А сегодня Володя вернулся в палату минут через двадцать, еще более мрачный.
— Что так скоро? — спросил Алексей Павлович.
Володя только рукой махнул. Взял книжку и лег.
— Ох, Владимир, — рассердился Алексей Павлович. — У моего отца был еще и такой воспитательный прием: брал ремень и спускал с меня штанцы. Понимаю, прием устарелый, но я б его испытал на некоторых переростках…
Володя не ответил.
Была предвечерняя пора. Я бродил между корпусов. Послушал немножко грустное пение армян-тубиков. Постоял над кручей, вглядываясь в вечернее море, на котором до самого горизонта протянулась солнечная дорожка. Как написать письмо для Галины? Море было далеко — оно, должно быть, шумело там, внизу. Сюда ничего не доносилось. Молчало и небо. Замерла, прислушиваясь, шеренга кипарисов.
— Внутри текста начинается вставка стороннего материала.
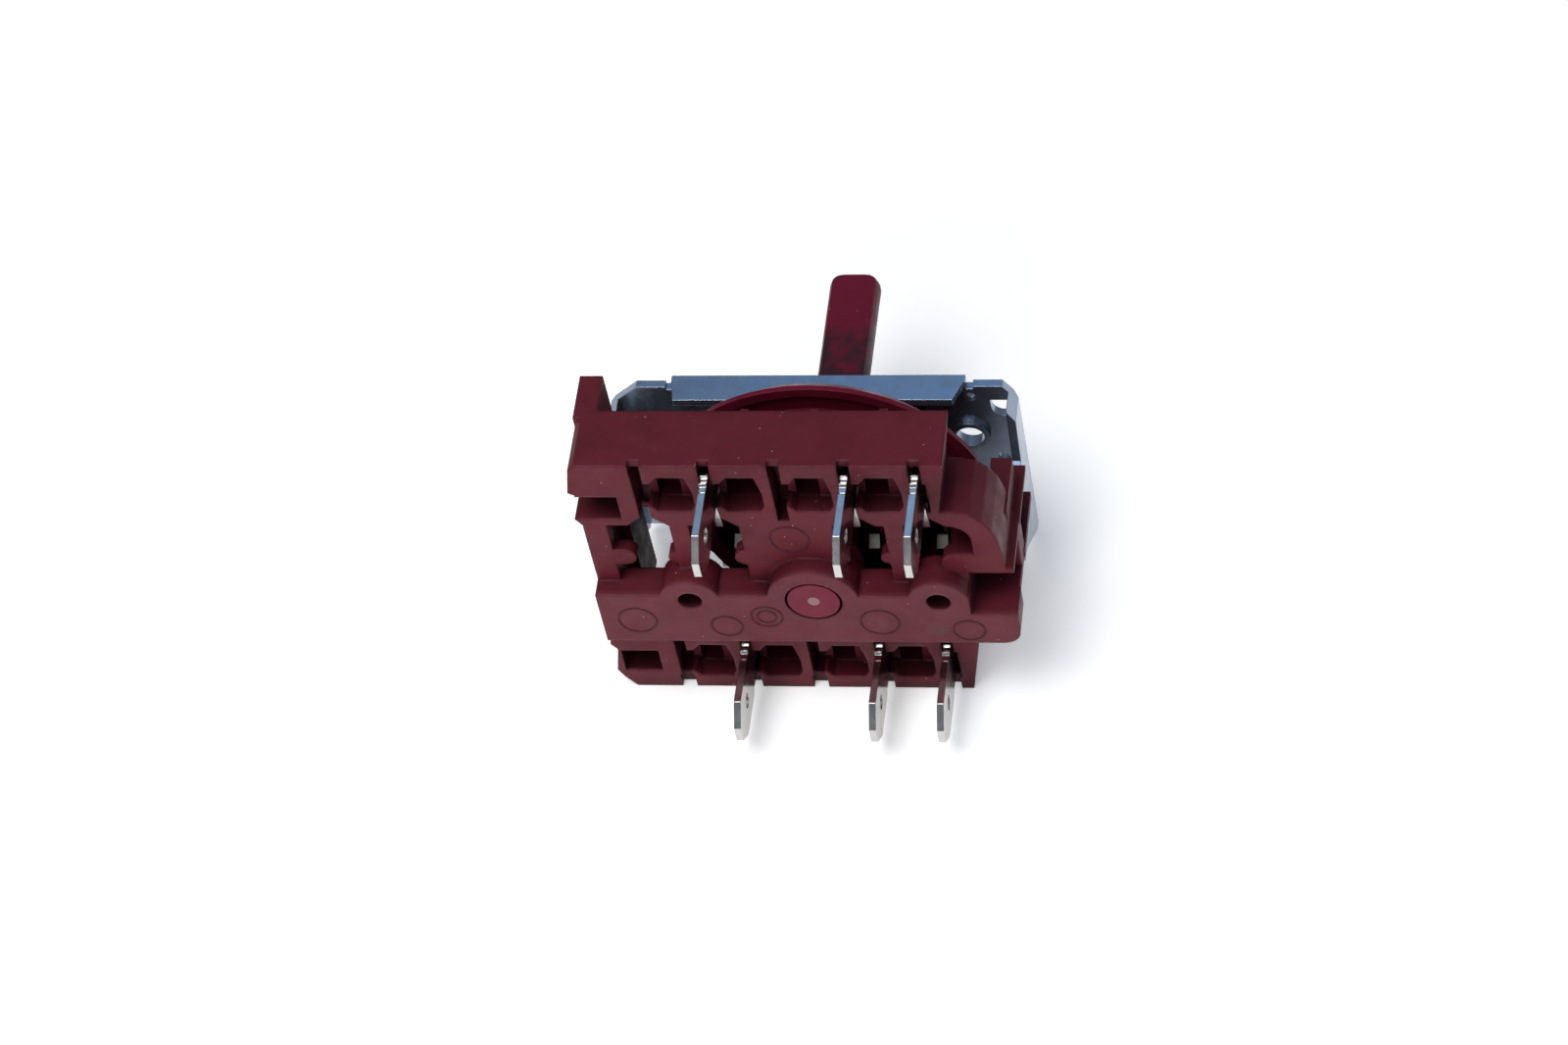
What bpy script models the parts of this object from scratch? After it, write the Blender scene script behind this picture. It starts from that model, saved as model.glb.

Может быть, они хотели услышать, что же я надумал писать?
Больничный режим выработал у меня определенный автоматизм. Я направился к столовой и уже потом посмотрел на часы: ровно семь. Что говорить, еще немножко — и стану образцовым пневмоником.
На дорожку из-за дерева вышла Ирина.
— Я вас поджидаю.
Нетрудно было заметить, что она только успела утереть заплаканные глаза. Они были серые, прозрачные. Теперь никто не сказал бы: вчерашняя десятиклассница.
— Что случилось, Ирина?
Смешной вопрос. Что могло случиться? Обычное дело — поссорились. Завтра помирятся.
— Я вас прошу, очень прошу, — зашептала она, — поговорите с Владимиром. Но так, чтоб он не знал, что это я… Что я к вам обратилась. Нет, нет, нет!.. Он у меня и так страшно обидчивый. Я ему говорю, говорю, а он опять! И себя, и меня мучает. Нельзя же так, нельзя…
Она смотрела на меня измученными глазами, в которых еще таились слезы, все повторяла «нельзя», а я терпеливо ждал, понимая, что этим «нельзя» она оттягивает минуту, когда вынуждена будет сказать самое трудное.
— Ужас! Вбил себе в голову, что я его брошу. Это ужас! Мол, больной, никому не нужный… Жена Москалюка уже упорхнула, а я — подумайте! — пока еще его жалею, только жалею, но уже строю какие-то планы — и вот-вот улечу вслед за Москалюковой…
Со всего разбегу умолкла, в горле у нее всхлипнуло. Стоял перед ней растерянный. Что тут скажешь?
— Не волнуйтесь, — наконец вымолвил я.